Visual inspection of the Category Characteristic Curves (CCC) in Figure 2 provides deeper insights into these patterns. The curves revealed that response options 1 through 4 lack clearly distinguishable regions of maximum probability along the latent trait continuum. Furthermore, the probability curves for response options 1 through 6 concentrated primarily in the negative region of the latent trait scale (θ < 0), indicating these options were most likely to be selected by respondents with lower levels of the underlying construct.

Figure 2

Five graphs illustrate the probability of responses across different theta values for CCC items: Family, Friends, School, Self, and Living Environment. Each graph contains multiple curves representing response probabilities, color-coded from red to yellow for responses one to seven. Probability is on the y-axis, ranging from zero to one, while theta values range from negative four to four on the x-axis.

Figure 2. Category characteristic curves of BMSLSS items.

Figure 3 presents the item and test information functions, along with conditional standard errors of measurement. Item Information Functions (IIF) represent the IRT analog to reliability, with two key distinctions: they are estimated at the item level rather than the scale level, and they provide a continuous function of measurement precision across the latent trait continuum rather than a single index.

Figure 3

Two graphs show item and test reliability. The left graph contains multiple curves representing each item's information function for each theta level, with the x-axis representing the range -4 to 4. The right graph shows one curve representing the test information function and another showing the test measurement error, both for the theta range between -4 to 4 on the x-axis.

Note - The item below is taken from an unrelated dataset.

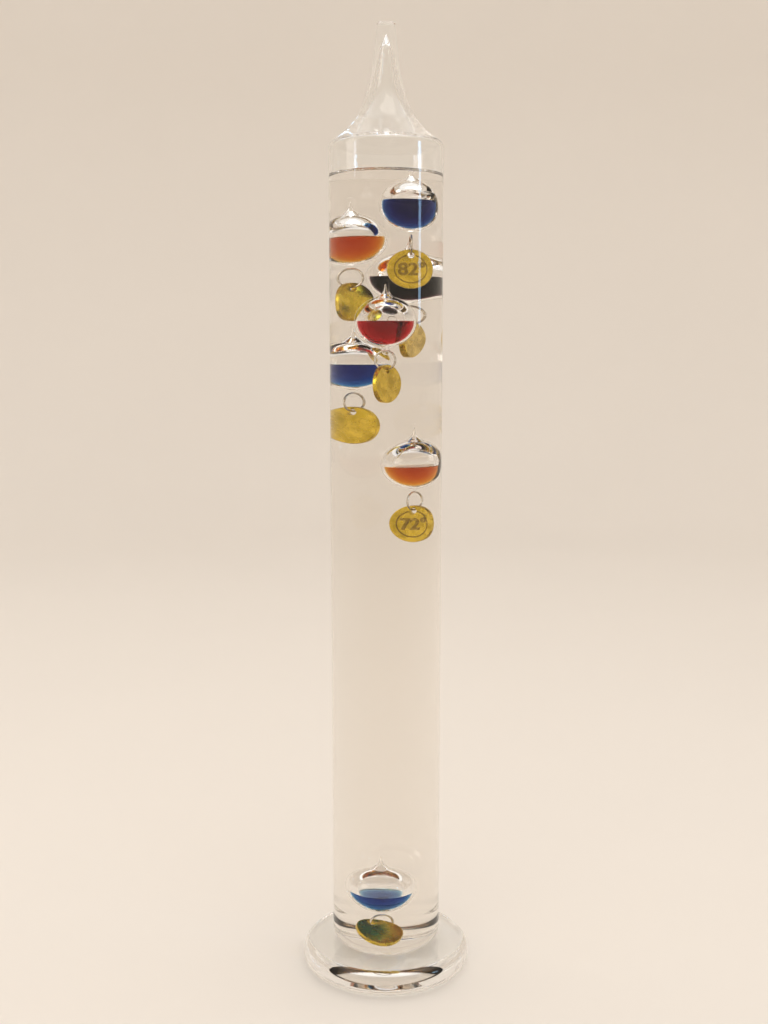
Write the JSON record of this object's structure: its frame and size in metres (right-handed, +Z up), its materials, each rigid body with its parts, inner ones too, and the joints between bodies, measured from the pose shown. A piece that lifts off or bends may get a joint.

Figure 3. Items and test information functions and conditional standard error of measurement of the BMSLSS.

The left part of Figure 3 displays IIFs for each BMSLSS item. Consistent with the discrimination parameters reported in Table 4, satisfaction with family life (item 1) provided the most reliable information about the latent trait, while satisfaction with living environment (item 5) contributed the least. Notably, all IIFs showed leftward displacement relative to the latent construct (θ) distribution, indicating higher measurement precision for respondents with below-average life satisfaction levels. This pattern suggests that the BMSLSS items provide less reliable information for children and adolescents reporting higher levels of life satisfaction.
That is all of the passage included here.